Hi Russ and welcome to Communities!

What ONTAP version are you running? As already said in this thread: 7.3.2 onwards is dealing with multithreading better than previous versions, so if you are on anything prior to 7.3.2, ONTAP upgrade may solve the issue.

Regards,

Radek

russbbass
32,230 Views

We are running 7.3.2. It always seems to be the 4th proc that is the highest.

The ps cmd doesn't show anything consuming significant amounts of CPU except the idle_thread* process.

Russ Bass

Univita Health

4x3160s

v7.3.2

russbbass
32,229 Views

Boeckx response does show Kahuna consuming 50-60% CPU, which corresponds to CPU3.

eric_barlier
32,229 Views

did you run

priv set diag

sysstat -m 1

can you post some of it here?

Eric

kris_boeckx
32,229 Views

Hi Eric,

You have to use a capital "M" like "sysstat -M 1"

A "sysstat -m 1" will show you:

ANY  AVG  CPU0 CPU1 CPU2 CPU3

A "sysstat -M 1" will show you: (for ontap version prior to 7.3.2)

ANY1+ ANY2+ ANY3+ ANY4+  AVG CPU0 CPU1 CPU2 CPU3 Network Storage Raid Target Kahuna WAFL_Ex(Kahu) Cifs Exempt Intr Host Ops/s   CP

Greets,

Kris

eric_barlier
12,922 Views

Hi Kris,

I am aware of the difference between capital and small   m. I personally prefer m to M, thats all really. For us to help further  we d need to know

more about controller type/model for starters and also what type of workload is being served off this controller. If ESX is served I d be looking

for misaligned file systems straight away, that ll cause kahuna to work extra. it seems virtually everybody suffers from this 🙂

Cheers,

Eric

kris_boeckx
32,229 Views

Hi,

These are the commands I use to troubleshoot performance issues:

always start with "priv set diag"

sysstat -M -i 5

--> already explained

sysstat -x 5

--> shows you the different I/O ("Disk util" is an importend one and also "CPty" see http://now.netapp.com/NOW/knowledge/docs/ontap/rel707/html/ontap/cmdref/man1/na_sysstat.1.html)

lun stats -i 5

--> shows you the read / write / latency's of luns

stats show lun

--> shows you detailed info of every lun (you will want to capture this in an output file)

stats show volume

--> same as lun but now for the volumes (you will want to capture this in an output file)

reallocate status

--> shows if any reallocation jobs are running (walf scan status shows you even more info)

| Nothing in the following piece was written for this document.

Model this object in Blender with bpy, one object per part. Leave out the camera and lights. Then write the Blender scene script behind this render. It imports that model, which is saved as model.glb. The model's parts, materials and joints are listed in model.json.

If this is not enough you can get some info with statit

a "statit -b" will start the data collection (wait a few minutes)

a "statit -e" will stop the collection and will give you the result. (you will want this to capture in an output file)

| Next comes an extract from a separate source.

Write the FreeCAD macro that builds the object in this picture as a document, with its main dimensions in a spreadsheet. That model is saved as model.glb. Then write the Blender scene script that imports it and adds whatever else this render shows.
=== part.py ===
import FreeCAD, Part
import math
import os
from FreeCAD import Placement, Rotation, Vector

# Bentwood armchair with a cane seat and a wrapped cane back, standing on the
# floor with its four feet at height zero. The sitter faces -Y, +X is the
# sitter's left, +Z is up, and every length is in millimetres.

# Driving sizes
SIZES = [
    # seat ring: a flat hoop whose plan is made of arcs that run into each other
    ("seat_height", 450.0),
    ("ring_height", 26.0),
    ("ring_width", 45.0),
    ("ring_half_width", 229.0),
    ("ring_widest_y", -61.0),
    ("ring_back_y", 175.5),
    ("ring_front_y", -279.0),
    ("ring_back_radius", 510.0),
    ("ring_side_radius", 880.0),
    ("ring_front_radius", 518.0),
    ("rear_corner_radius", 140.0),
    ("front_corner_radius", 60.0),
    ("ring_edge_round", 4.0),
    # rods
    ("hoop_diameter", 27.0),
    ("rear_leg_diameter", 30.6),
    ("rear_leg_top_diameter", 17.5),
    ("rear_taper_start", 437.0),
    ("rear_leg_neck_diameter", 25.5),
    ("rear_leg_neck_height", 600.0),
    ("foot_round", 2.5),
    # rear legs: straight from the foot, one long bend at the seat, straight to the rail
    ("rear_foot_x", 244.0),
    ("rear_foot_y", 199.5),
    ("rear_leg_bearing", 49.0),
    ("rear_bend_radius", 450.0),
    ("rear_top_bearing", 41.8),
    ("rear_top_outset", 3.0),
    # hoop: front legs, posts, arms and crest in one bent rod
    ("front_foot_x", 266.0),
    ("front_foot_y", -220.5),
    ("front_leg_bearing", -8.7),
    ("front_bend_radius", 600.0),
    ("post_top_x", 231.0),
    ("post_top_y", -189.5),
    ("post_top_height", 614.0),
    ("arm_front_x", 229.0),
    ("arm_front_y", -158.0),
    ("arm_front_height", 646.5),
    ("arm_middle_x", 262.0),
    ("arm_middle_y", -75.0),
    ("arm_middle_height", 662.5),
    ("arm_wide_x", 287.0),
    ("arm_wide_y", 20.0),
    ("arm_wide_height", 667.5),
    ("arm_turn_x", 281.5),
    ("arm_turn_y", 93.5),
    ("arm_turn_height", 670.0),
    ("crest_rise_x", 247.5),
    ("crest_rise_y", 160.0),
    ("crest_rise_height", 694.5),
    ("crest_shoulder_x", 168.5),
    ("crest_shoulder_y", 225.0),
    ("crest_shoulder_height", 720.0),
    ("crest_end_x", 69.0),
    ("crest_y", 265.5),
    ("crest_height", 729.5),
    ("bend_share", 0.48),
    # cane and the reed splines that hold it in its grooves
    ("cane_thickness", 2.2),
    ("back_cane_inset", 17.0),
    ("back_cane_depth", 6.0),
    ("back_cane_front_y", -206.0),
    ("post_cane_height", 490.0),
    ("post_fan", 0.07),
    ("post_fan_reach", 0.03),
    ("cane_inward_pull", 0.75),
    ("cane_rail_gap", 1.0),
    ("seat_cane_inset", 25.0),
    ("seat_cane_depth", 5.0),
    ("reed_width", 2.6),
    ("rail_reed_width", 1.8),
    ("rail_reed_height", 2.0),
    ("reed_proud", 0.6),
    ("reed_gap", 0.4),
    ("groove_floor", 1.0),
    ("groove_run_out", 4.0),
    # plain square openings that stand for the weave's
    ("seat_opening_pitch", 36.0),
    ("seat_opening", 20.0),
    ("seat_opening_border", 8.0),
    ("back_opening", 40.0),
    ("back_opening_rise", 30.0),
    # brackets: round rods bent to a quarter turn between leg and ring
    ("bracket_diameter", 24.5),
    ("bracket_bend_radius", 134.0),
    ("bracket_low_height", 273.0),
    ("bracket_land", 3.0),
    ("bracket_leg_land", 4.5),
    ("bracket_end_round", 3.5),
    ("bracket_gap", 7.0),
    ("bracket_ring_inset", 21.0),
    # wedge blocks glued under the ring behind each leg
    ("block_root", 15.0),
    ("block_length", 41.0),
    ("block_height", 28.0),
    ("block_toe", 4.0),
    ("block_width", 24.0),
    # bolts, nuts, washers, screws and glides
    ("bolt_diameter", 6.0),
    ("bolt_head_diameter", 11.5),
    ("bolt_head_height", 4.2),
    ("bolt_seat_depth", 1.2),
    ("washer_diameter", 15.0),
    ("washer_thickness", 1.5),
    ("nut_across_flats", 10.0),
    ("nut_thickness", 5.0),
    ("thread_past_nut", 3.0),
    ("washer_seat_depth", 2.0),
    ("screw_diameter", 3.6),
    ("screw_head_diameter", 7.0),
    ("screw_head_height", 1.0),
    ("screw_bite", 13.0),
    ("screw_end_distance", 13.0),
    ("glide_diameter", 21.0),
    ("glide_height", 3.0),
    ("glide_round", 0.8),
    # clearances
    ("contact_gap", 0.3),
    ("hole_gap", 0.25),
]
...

If you want to capture the output in a file, connect via PUTTY to the filer. In PUTTY, you can specify an capture file.

Greetings,

Kris Boeckx

davgardner
12,922 Views

After setting the "priv set diag" once your done is there a command you need to use to take it out of the "priv set diag" mode?

kris_boeckx
12,922 Views

Type "priv set" to go back to admin mode (= normal mode).

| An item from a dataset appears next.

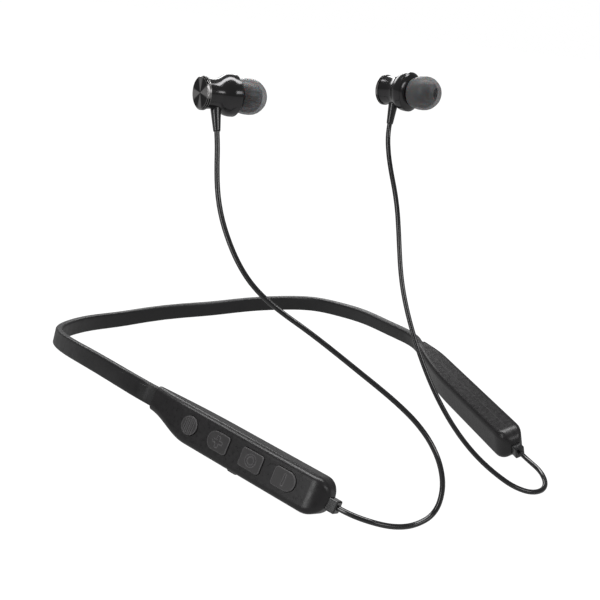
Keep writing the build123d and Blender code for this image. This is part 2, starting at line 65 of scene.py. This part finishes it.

Also when you exit the console session, the priv set diag is reset to normal.

You can see the difference between "diag" and "admin" priviledge by the "*" (asterix) that is there after your filer's name in "diag" priviledge mode.

SIRTECHIE42
12,922 Views

Kris,

Can you shed some light on why a controller will show constant  99% CPU util with a >sysstat , and then an average of 50-60% with a > sysstat -m  (all individual CPU's posting no higher than 70%) ?

There is some great info in this post!!

Thanks.

Brandon

shane_bradley
12,922 Views

Sysstat  basic is showing the peak of the highest single core over the sample period. systat -m is showing you average per core load.